In the preceding chapter, we have seen the constantly increasing importance of porcelain in the Dutch home. In England there was quite as great a demand for this ware among the wealthy classes; but the London East India Company could not supply the demand, and the reason is not far to seek. The Dutch were more energetic, or, at least, more successful in ousting and supplanting the Portuguese, and the Stores of the Indies in Amsterdam became recognized as the headquarters of distribution of Oriental ceramics. In all probability, the English company was not able to import wares of such superior quality as were the Dutch. The Dutch made themselves masters in the Eastern Seas, and British trade had a hard uphill fight there for a century and a half. The Dutch carried things with a very high hand, and the laws of neither God nor man were respected on the course of Vanderdecken from Cape Verde to Japan. The massacre of a few inoffensive English traders at Amboyna aroused quite a coolness in England towards Holland, and caused a good deal of embarrassment to the Government early in the reign of Charles I, which was too busy with home affairs to insist on reparation. However, the Dutch were only carrying on the traditions of “the spacious times of great Elizabeth,” when the methods of the great navigators were frankly piratical. England became well acquainted with Eastern wares when Hawkins, Drake, or Cumberland sailed into Plymouth with the rich freight of Portuguese carracks which they had waylaid around the Azores.

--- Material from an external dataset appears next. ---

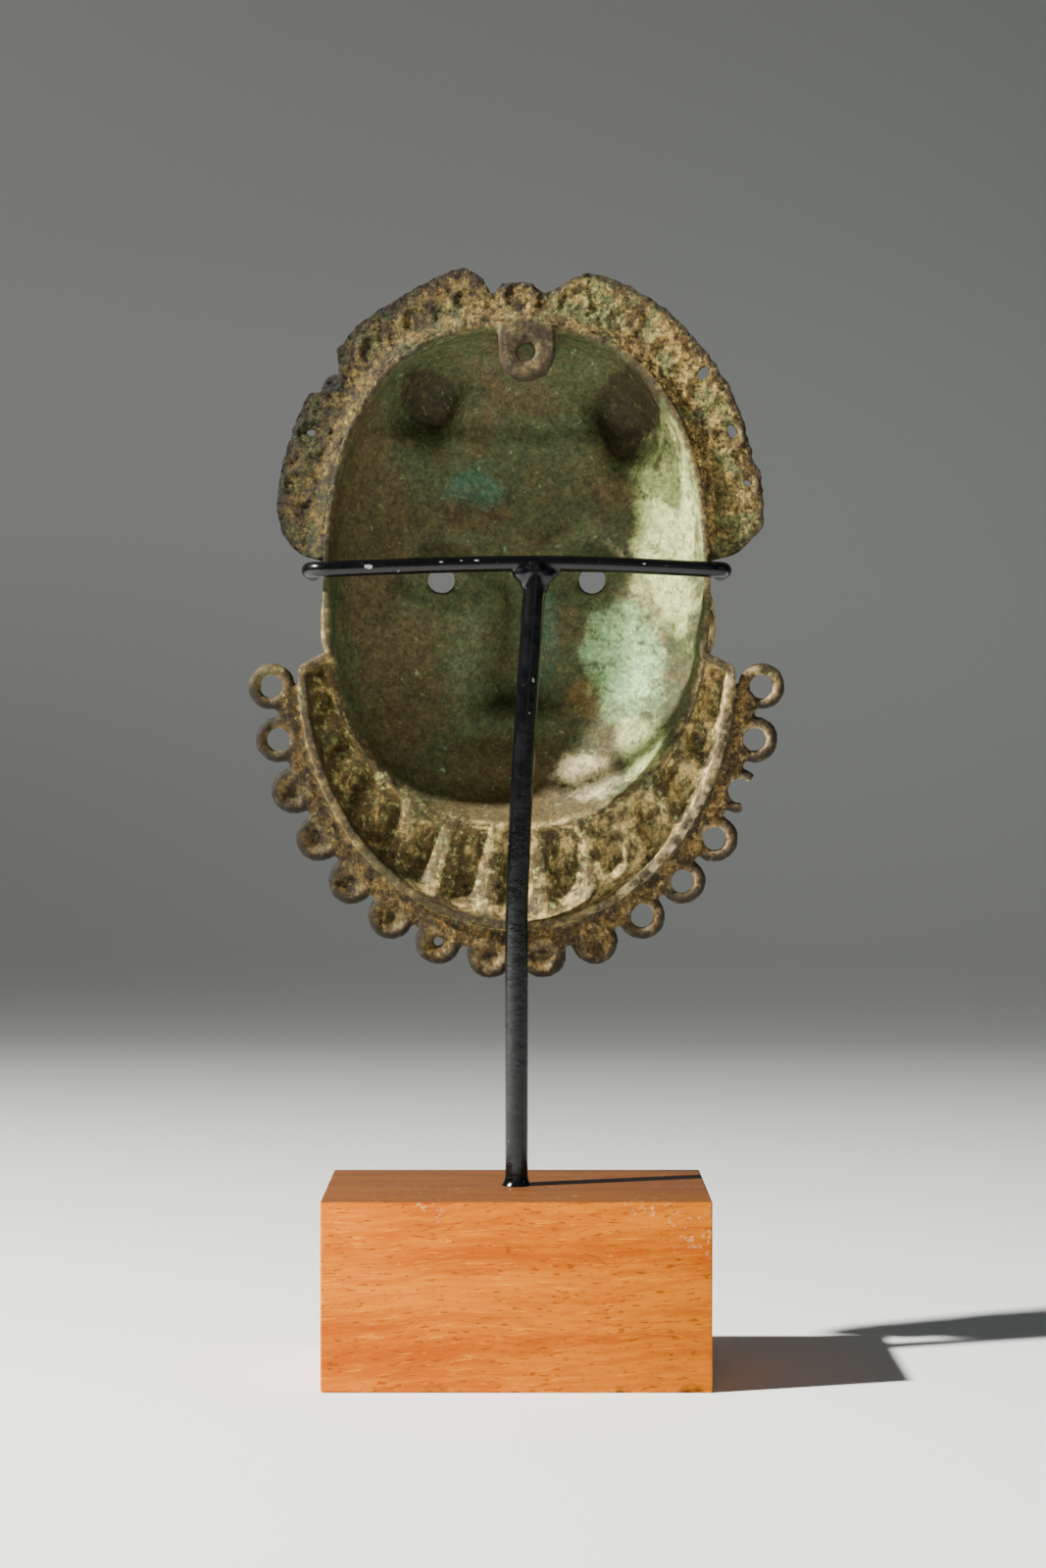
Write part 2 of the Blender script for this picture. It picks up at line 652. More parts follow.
def faceRelief(x, z):
    look = faceLook
    side = np.abs(x)
    eyeX, eyeZ = sight["eyeSide"] * wide, level(sight["eye"])
    relief = look["socket"] * mound(side, z, eyeX, eyeZ + 0.001, 0.145 * wide, 0.065 * tall)
    relief += look["ball"] * mound(side, z, eyeX, eyeZ, 0.095 * wide, 0.038 * tall)
    lid = np.abs(np.hypot((side - eyeX) / look["lidWide"], (z - eyeZ) / look["lidTall"]) - 1.0)
    relief += look["lid"] * np.exp(-((lid / 0.16) ** 2))
    browZ = level(sight["brow"]) - 0.9 * (side - eyeX) ** 2 / eyeX
    relief += look["brow"] * mound(side, z, eyeX, browZ, 0.17 * wide, 0.026 * tall)
    relief += look["cheek"] * mound(side, z, 0.27 * wide, level(0.30), 0.12 * wide, 0.09 * tall)
    down = (level(sight["brow"]) - z) / (level(sight["brow"]) - level(sight["nose"]))
    height = shell["noseHeight"] * (0.30 + 0.70 * ease(0.0, 1.0, down)) * (1 - ease(1.0, 1.22, down))
    halfWidth = wide * (0.052 + 0.062 * ease(0.35, 1.0, down))
    relief += height * ease(-0.1, 0.15, down) * np.exp(-((side / halfWidth) ** 2.4))
    relief += look["mouth"] * mound(x, z, 0.0, level(sight["mouth"]), 0.19 * wide, 0.062 * tall)
    relief += look["chin"] * mound(x, z, 0.0, level(sight["chin"]), 0.15 * wide, 0.045 * tall)
    for lobeSide, lobeLine in shell["lobes"]:
        offX, offZ = math.copysign(1.0, lobeSide) * x - abs(lobeSide) * wide, z - level(lobeLine)
        turnedX, turnedZ = offX + 0.45 * offZ, offZ - 0.45 * offX
        relief += shell["lobeRelief"] * mound(turnedX, turnedZ, 0.0, 0.0, 0.095 * wide, 0.10 * tall, 4.5)
    hairline = level(sight["hair"])
    relief += look["hair"] * ease(hairline - look["hairStep"], hairline + look["hairStep"], z)
    return relief


def footDepth(bearing):
    turn = np.degrees(np.minimum(np.abs(bearing), 2 * math.pi - np.abs(bearing)))
    return shell["wallDepth"] + (shell["yokeDepth"] - shell["wallDepth"]) * ease(95.0, 130.0, turn)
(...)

The Dutch love of porcelain was very real: it appears in many a diary, letter and anecdote. In every home, the humble rectory and the house of the rich burgher-master alike, the same desire to own porcelain is found. When one Pastor Arnold Moonen was asked how much he would charge for his translation of Cicero’s Epistolæ ad familiares, he answered: “Mijnheer! Ik mij in geenen staet bevindende om iet voor mijnen arbeit te kunnen eischen, als diergelijken handel ongewoon, zal enelijk van UEd. verzoeke te voldoen, de raet van die vrouwe volgen, die de Heer mij tot een hulpe gegeven heeft. Deze eischt van mij een nooteboomen kabinet met een stelsel in porselein, als zijn toebehooren, om daarop te setten, zoo als de vrinden kunnen goetvinden.” (“Sir! not being in a position to charge anything for my labour, as this is not an habitual thing, I should take heed of my wife, whom the Lord hath given me for a helpmate. She wishes to possess a nutwood cabinet with a set of porcelain to go with it, and to place ornaments on the top, if the consistory will grant this!”) Such a set of porcelain as the good lady required to decorate the top and fill the shelves within, cost at that time as much as 300 double ducats (equal to about £136); but the ladies of that period had desires for fine furniture, dress and fashion that their husbands were often unable to gratify.

The best china-ware was obtainable in Amsterdam only, and English travellers used to buy porcelain there, as they now go to Brussels or Mechlin for lace or Cashmere for shawls. As late as the reign of Charles II, Holland maintained her pre-eminence in this trade. In Henry Sidney’s Diary, November 18, 1679 (on the eve of his departure for Holland) we read: “My sister Sunderland spoke to me for a China cup.” Later he notes: “I went to see the magazine, the East India Stores.”

We have already seen the prices of various kinds of porcelain in Holland in 1653 and 1689. It may be interesting to compare these with English prices earlier in the century. From the bill of lading of the Java (1615) we gather that the prime cost of porcelain was: “Saucer dishes, nearly 2d. a piece; flat sallet dishes, about 3½d.; sallet cups, 3½d.; posset dishes, 4d.; small (quarter) basins, 1s. 9d.; larger (half) basins, 2s. 6d.; largest (whole) basins, 5s.

This was evidently china-ware of the cheapest kind, and the prices show that porcelain was now on the market in such quantities as to drive out the old pewter plates and dishes from the homes of the middle classes as well as the aristocracy. During the first quarter of the seventeenth century, however, the Oriental wares to be found in opulent houses were by no means confined to china-ware. The art furniture brought from the East was varied and choice.